Print the lines of the data, starting with the first, up to and including the line where "# a round drip" appears.

___ DATASET RECORDS

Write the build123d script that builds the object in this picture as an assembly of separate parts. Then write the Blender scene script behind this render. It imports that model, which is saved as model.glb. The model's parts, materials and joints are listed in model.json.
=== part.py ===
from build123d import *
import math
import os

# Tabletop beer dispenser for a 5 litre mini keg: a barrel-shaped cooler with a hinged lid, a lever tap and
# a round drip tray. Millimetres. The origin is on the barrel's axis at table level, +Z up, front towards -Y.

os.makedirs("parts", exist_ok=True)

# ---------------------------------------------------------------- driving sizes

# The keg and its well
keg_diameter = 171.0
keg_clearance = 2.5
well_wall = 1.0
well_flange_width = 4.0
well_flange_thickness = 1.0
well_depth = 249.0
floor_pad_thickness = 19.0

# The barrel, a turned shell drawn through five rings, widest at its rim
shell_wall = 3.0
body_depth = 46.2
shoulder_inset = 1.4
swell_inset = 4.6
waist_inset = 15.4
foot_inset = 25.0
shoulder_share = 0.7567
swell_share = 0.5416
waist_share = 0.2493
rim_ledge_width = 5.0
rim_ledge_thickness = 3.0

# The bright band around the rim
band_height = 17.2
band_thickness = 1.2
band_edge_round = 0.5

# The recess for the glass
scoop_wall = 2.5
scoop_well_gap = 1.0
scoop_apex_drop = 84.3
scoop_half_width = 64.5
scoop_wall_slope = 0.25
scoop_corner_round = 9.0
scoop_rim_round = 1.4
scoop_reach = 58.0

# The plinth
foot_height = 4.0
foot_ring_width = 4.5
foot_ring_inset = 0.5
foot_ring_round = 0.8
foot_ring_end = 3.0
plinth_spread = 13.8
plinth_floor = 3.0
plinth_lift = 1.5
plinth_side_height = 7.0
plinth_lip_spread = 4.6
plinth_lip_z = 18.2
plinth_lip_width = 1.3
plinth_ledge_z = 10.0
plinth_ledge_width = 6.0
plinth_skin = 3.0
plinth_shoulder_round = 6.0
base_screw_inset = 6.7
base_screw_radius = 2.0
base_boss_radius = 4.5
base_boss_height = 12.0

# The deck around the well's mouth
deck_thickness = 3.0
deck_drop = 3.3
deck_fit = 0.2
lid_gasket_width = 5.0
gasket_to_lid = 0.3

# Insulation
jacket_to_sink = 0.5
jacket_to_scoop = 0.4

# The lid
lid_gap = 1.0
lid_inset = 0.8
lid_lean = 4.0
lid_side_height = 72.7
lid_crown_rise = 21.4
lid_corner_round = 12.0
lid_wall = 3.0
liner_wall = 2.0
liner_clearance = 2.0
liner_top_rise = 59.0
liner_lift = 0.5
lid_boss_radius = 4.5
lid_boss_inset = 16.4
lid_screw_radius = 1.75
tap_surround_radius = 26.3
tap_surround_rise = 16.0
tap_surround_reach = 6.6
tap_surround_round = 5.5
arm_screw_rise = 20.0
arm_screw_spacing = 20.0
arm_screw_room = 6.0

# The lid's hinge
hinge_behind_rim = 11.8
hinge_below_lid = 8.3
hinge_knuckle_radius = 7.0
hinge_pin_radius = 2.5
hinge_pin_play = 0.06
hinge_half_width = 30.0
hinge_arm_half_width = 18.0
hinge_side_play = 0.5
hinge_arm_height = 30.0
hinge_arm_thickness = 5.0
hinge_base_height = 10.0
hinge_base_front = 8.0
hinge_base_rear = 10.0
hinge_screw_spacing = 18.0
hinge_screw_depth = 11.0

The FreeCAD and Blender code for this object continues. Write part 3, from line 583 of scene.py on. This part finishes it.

______

*FINISHED EXERCISE*.
Write the build123d script that builds the object in this picture as an assembly of separate parts. Then write the Blender scene script behind this render. It imports that model, which is saved as model.glb. The model's parts, materials and joints are listed in model.json.
=== part.py ===
from build123d import *
import math
import os

# Tabletop beer dispenser for a 5 litre mini keg: a barrel-shaped cooler with a hinged lid, a lever tap and
# a round drip tray. Millimetres. The origin is on the barrel's axis at table level, +Z up, front towards -Y.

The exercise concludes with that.